To ensure low FIT of 3.9 cents per kWh like Cambodia, which employs bidding, the government should ensure available land for construction, build transmission lines and transformers to support new capacity, and help projects access low interest rate loans from the World Bank or the Asian Development Bank, said Nguyen Van Ngoc, chairman of Son Vu Energy Development JSC.
This is difficult in Vietnam given the scarcity of cleared land and the overloaded grid, Ngoc added.
On Wednesday, the MoIT called on provinces and EVN to cease accepting proposals for new solar power plants, due to the unfixed FIT for solar power and absence of a solid bidding policy.
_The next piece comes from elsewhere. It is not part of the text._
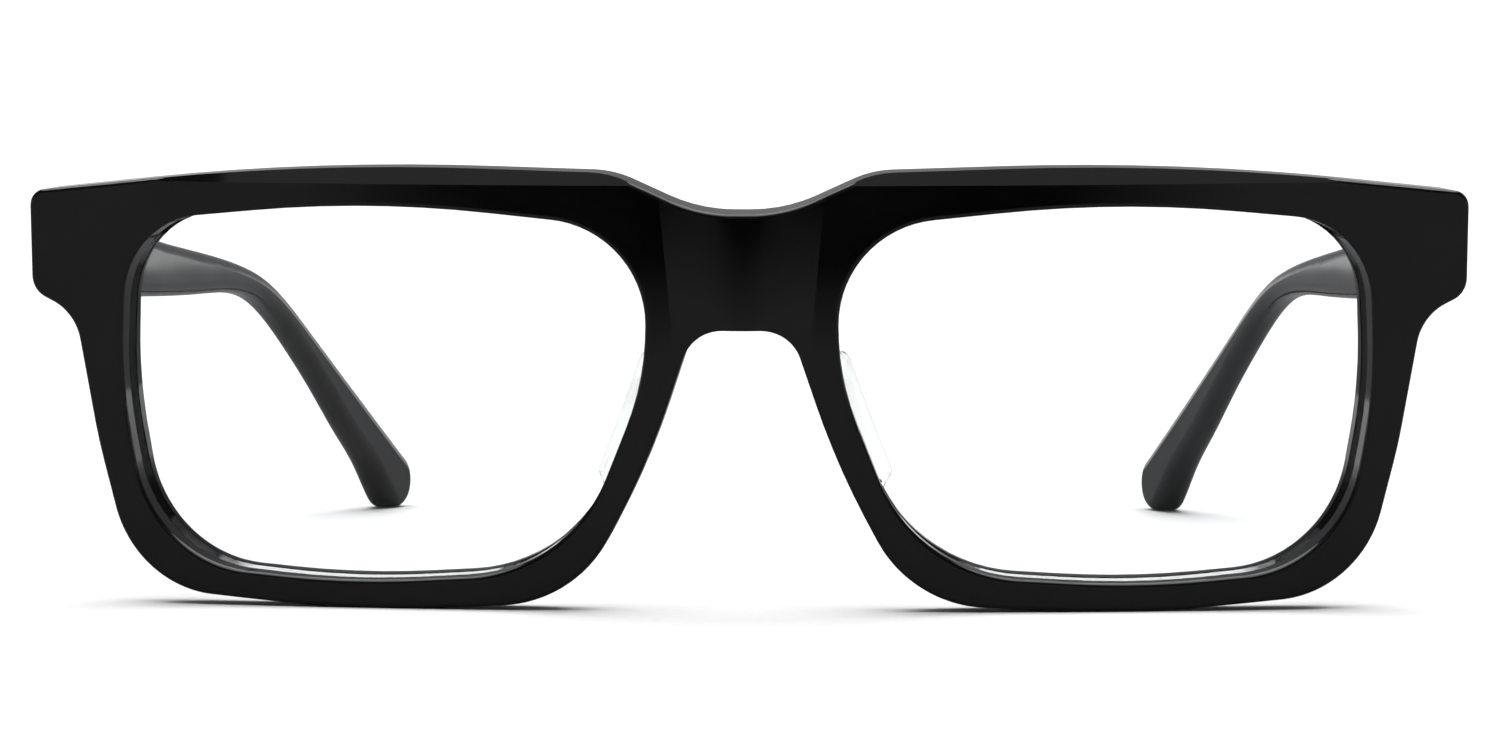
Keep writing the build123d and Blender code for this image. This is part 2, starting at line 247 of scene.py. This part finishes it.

This year, 135 solar farms with a combined capacity of 8,935 MW were added to the national power plan, with plants producing almost 4,500 MW already going on stream, the ministry said.
Another 260 plants with 28,300 MW total capacity are pending approval.
According to macroresearch firm Fitch Solutions, Vietnam is seeking to leverage renewables in order to meet surging power demand, as evident in its power development plan, in which the government outlines a 4 GW solar capacity target for 2025, and 12 GW target for 2030.
Renewables currently account for 9 percent of Vietnam’s energy mix, already surpassing the target of 7 percent set for next year, according to EVN.